For its Custom Agents feature, Notion rejected the goal of making it "as easy as possible to use." They realized simplifying the interface would abstract away critical interpretability and diminish the tool's power, so they aligned on building a deep, sophisticated product for "the top of the class."
Instead of creating a bespoke memory or messaging protocol for agent-to-agent communication, Notion leverages its core primitives. Agents compose by writing to and reading from shared Notion pages and databases, creating a decoupled, human-editable, and transparent system for coordination.
In the rapidly evolving AI space, rebuilding systems is common. Notion actively fosters a culture where engineers are driven by company goals, not attached to their past work. This prevents friction and allows the team to swarm problems and pivot quickly as capabilities change.
To avoid saturated evaluations that only confirm existing capabilities, Notion's team creates difficult test suites they expect to fail 70% of the time. This "headroom" provides a clear signal to model providers about frontier needs and helps the team anticipate where the technology is heading.
Notion treats its entire evaluation process as a coding agent problem. The system is designed for an agent to download a dataset, run an eval, identify a failure, debug the issue, and implement a fix, all within an automated loop. This turns quality assurance into a meta-problem for agents to solve.
As AI coding agents become more capable, the primary skill for engineers is evolving. It's less about writing individual lines of code and more about the managerial skills of delegation, context switching, and designing and overseeing systems of agents, mirroring the transition managers go through.
By empowering anyone to build and ship functional prototypes, Notion's culture shifts the burden of proof. With many working demos competing for attention, product managers must have a strong, clear vision to prioritize and ensure the team is focusing on a single tower, not building a "flat hill."

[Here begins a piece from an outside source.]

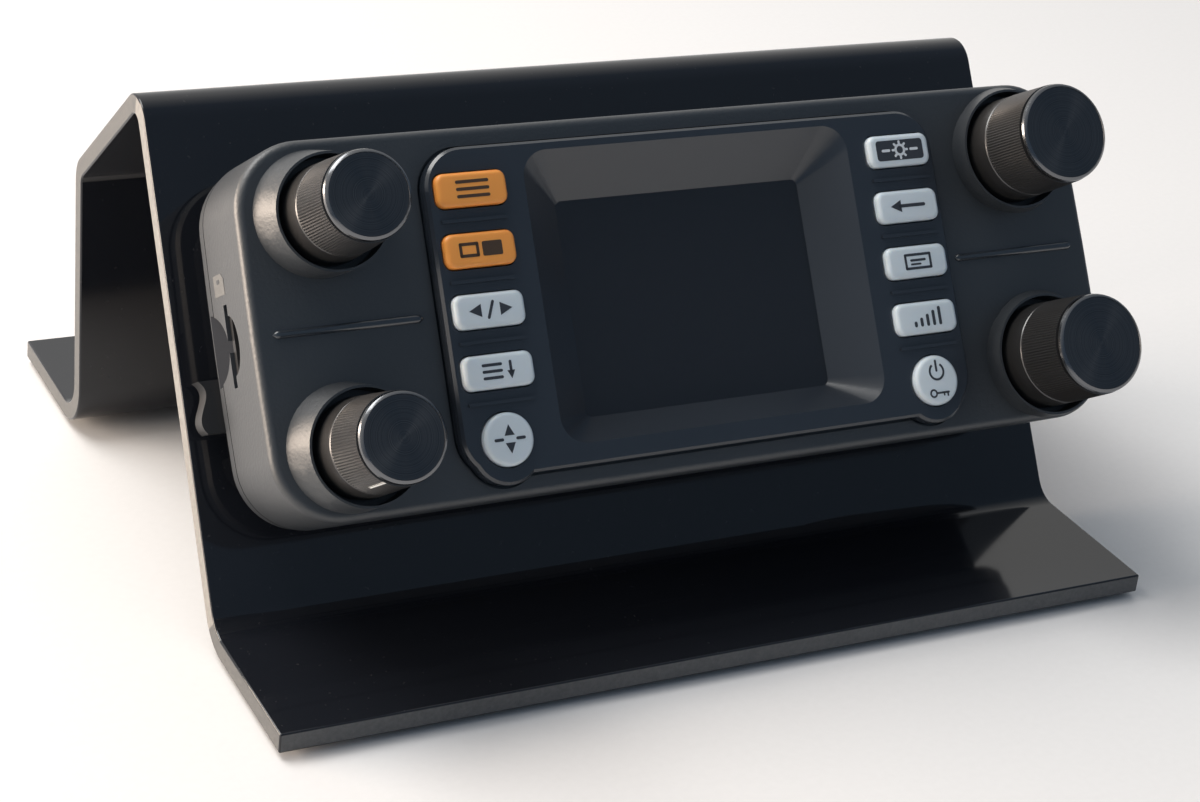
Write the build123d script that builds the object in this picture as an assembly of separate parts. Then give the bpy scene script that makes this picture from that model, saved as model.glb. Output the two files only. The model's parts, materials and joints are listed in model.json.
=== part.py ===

Notion's AI strategy extends beyond the AI team. Every product engineering team is tasked with ensuring their features are usable by both humans and AI agents. This anticipates a future where the majority of traffic will come from agents interfacing with Notion's tools, making agent-compatibility a core requirement.
Recognizing that evaluating and steering AI models requires a unique skillset, Notion created a non-traditional technical role. These engineers, often from non-CS backgrounds, focus on qualitative analysis, defining evaluation journeys, and understanding model taste, bridging the gap between product and pure software engineering.
Notion sees value in both agent protocols. CLIs are powerful because agents can debug and extend their own tools within the same terminal environment. However, MCPs are better for narrow use cases requiring a strong, simple permission model where the agent can only call predefined tools.
Early on, a central AI team managed a single, complex few-shot prompt, creating a bottleneck. The key shift was to a tool-calling architecture where individual product teams own their agent's tools and definitions. This distributed ownership, enabled by strong evaluation frameworks, dramatically increased development velocity.
Notion's journey to a working AI agent involved multiple failed attempts. Key lessons were to stop forcing models to use Notion-specific data formats and instead provide them with familiar interfaces like Markdown and SQLite, which they are pre-trained to understand well.